Les vérités philosophiques, répandues partout au moyen de l’imprimerie, ont fait connaître enfin les vrais rapports qui unissent les souverains à leurs sujets et les peuples entre eux. Le commerce s’est animé, et il s’est élevé entre les nations une guerre d’industrie, la seule digne des hommes sages et des peuples policés.

Mais si les lumières de notre siècle ont déjà produit quelques avantages, elles sont loin d’avoir dissipé tous les préjugés qui nous restent. On ne s’est élevé que faiblement contre la barbarie des peines en usage dans nos tribunaux. On ne s’est point occupé de réformer l’irrégularité des procédures criminelles, de cette partie de la législation aussi importante que négligée dans toute l’Europe. On a rarement cherché à détruire, dans leurs principes, ces suites d’erreurs accumulées depuis plusieurs siècles ; et bien peu de personnes ont tenté de réprimer, par la force des vérités immuables, les abus d’un pouvoir sans bornes, et de faire cesser les exemples trop fréquens de cette froide atrocité, que les hommes puissans regardent comme un de leurs droits.

Et pourtant, les douloureux gémissemens du faible, sacrifié à la cruelle ignorance ou aux lâches opulens ; les tourmens affreux que la barbarie prodigue pour des crimes sans preuves, ou pour des délits chimériques ; le hideux aspect des prisons et des cachots, dont l’horreur s’augmente encore par le supplice le plus insupportable pour les malheureux, l’incertitude ; tant d’usages odieux, partout répandus, auraient dû réveiller l’attention des philosophes, de cette sorte de magistrats, dont l’emploi est de diriger et de fixer les opinions humaines.

L’immortel Montesquieu n’a pu traiter que par occasion ces matières importantes. Si j’ai suivi les traces lumineuses de ce grand homme, c’est que la vérité est une, et partout la même. Mais ceux qui savent penser (et c’est pour ceux-là seulement que j’écris) sauront distinguer mes pas des siens. Heureux si, comme lui, je puis être l’objet de votre secrète reconnaissance, ô vous, disciples obscurs et paisibles de la raison ! Heureux si je puis exciter quelquefois ce frémissement, par lequel les âmes sensibles répondent à la voix des défenseurs de l’humanité !

Ce serait peut-être ici le moment d’examiner et de distinguer les différentes espèces de délits et la manière de les punir ; mais la multitude et la variété des crimes, d’après les diverses circonstances de temps et de lieux, nous jetteraient dans un détail immense et fatigant. Je me contenterai donc d’indiquer les principes les plus généraux, les fautes les plus communes et les erreurs les plus funestes, en évitant également les excès de ceux qui, par un amour mal entendu de la liberté, cherchent à introduire l’anarchie, et de ceux qui voudraient soumettre les hommes à la régularité des cloîtres.

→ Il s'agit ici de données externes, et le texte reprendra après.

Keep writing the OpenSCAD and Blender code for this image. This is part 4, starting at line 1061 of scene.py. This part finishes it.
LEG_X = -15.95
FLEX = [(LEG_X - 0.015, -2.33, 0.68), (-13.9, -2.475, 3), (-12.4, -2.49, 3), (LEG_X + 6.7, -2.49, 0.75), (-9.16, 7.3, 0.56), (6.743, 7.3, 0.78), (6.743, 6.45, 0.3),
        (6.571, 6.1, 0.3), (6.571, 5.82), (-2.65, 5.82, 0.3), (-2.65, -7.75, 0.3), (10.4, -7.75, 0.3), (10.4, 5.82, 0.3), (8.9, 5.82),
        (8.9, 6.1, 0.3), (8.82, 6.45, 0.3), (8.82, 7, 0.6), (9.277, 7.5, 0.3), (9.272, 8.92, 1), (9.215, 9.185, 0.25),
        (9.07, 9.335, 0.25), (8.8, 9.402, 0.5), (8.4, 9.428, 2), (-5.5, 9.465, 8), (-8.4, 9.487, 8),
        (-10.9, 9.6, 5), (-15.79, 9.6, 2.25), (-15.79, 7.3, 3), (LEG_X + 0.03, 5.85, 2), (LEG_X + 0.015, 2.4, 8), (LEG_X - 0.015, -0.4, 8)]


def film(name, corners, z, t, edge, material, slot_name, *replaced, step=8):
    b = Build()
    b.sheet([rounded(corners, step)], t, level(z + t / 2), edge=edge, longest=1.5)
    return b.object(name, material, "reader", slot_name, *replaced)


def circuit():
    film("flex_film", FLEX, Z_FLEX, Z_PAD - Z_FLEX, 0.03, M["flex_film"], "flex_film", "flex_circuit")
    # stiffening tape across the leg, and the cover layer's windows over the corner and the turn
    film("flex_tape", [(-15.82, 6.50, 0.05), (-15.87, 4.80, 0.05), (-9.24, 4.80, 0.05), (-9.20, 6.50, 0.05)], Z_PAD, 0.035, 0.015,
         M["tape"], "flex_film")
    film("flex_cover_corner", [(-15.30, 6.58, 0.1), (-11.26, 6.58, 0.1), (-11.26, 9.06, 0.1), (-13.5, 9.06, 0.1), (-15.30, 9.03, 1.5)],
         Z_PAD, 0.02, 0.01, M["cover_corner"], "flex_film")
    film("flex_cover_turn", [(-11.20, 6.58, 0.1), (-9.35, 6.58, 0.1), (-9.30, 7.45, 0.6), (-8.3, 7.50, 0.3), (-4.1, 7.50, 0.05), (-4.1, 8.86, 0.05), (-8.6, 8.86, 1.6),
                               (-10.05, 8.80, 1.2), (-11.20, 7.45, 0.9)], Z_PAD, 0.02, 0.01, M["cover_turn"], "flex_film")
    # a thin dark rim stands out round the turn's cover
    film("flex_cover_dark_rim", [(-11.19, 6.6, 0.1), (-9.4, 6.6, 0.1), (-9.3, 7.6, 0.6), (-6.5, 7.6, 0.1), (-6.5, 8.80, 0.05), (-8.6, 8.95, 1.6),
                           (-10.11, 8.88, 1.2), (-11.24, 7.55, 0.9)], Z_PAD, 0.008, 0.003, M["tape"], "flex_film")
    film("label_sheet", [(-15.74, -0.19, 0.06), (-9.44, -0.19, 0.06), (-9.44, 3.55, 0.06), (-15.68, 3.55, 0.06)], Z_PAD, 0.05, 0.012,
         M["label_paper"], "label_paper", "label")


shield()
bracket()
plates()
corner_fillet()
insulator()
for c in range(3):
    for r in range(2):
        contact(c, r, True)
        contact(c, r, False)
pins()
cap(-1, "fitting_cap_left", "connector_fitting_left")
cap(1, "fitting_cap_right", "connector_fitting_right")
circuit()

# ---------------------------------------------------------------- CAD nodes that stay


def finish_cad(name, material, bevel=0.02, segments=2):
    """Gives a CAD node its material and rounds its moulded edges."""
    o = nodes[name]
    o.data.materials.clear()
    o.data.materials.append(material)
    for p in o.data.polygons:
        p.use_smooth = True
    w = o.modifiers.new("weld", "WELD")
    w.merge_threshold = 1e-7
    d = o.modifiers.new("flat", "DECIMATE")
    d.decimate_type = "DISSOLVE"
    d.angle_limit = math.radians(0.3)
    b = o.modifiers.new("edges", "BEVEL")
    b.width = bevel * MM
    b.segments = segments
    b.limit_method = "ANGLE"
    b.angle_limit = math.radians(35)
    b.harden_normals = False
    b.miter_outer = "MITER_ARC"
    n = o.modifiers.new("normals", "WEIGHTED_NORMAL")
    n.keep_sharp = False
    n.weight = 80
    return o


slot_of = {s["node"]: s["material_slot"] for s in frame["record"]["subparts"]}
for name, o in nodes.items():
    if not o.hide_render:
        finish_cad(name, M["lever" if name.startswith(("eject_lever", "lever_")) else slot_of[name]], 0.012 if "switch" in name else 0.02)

Mais quelle est l’origine des peines, et quel est le fondement du droit de punir[2] ? Quelles seront les punitions assignées aux différens crimes ? La peine de mort est-elle véritablement utile, nécessaire, indispensable pour la sûreté et le bon ordre de la société ? Les tourmens et les tortures sont-ils justes ? Conduisent-ils au but que se proposent les lois ? Quels sont les meilleurs moyens de prévenir les délits ? Les mêmes peines sont-elles également utiles dans tous les temps ? Quelle influence ont-elles sur les mœurs ?

Tous ces problèmes méritent qu’on cherche à les résoudre avec cette précision géométrique qui triomphe de l’adresse des sophismes, des doutes timides et des séductions de l’éloquence.

Je m’estimerais heureux, quand je n’aurais d’autre mérite que celui d’avoir présenté le premier à l’Italie, sous un plus grand jour, ce que d’autres nations ont osé écrire[3] et commencent à pratiquer.

Mais, en soutenant les droits du genre humain et de l’invincible vérité, si je contribuais à sauver d’une mort affreuse quelques-unes des tremblantes victimes de la tyrannie, ou de l’ignorance également funeste, les bénédictions et les larmes d’un seul innocent revenu aux sentimens de la joie et du bonheur, me consoleraient des mépris du reste des hommes.


  1. On a voulu désigner ici J. J. Rousseau.
  2. Ces deux lignes ont été ajoutées par l’abbé Morellet.
  3. Beccaria est trop modeste ; je ne connais point de nation où l’on ait osé écrire avant lui en faveur de l’homme exposé aux faux principes et à l’atrocité des tribunaux. On n’a pas écrit en Angleterre ; mais on pratique. (Note de Brissot de Warville.)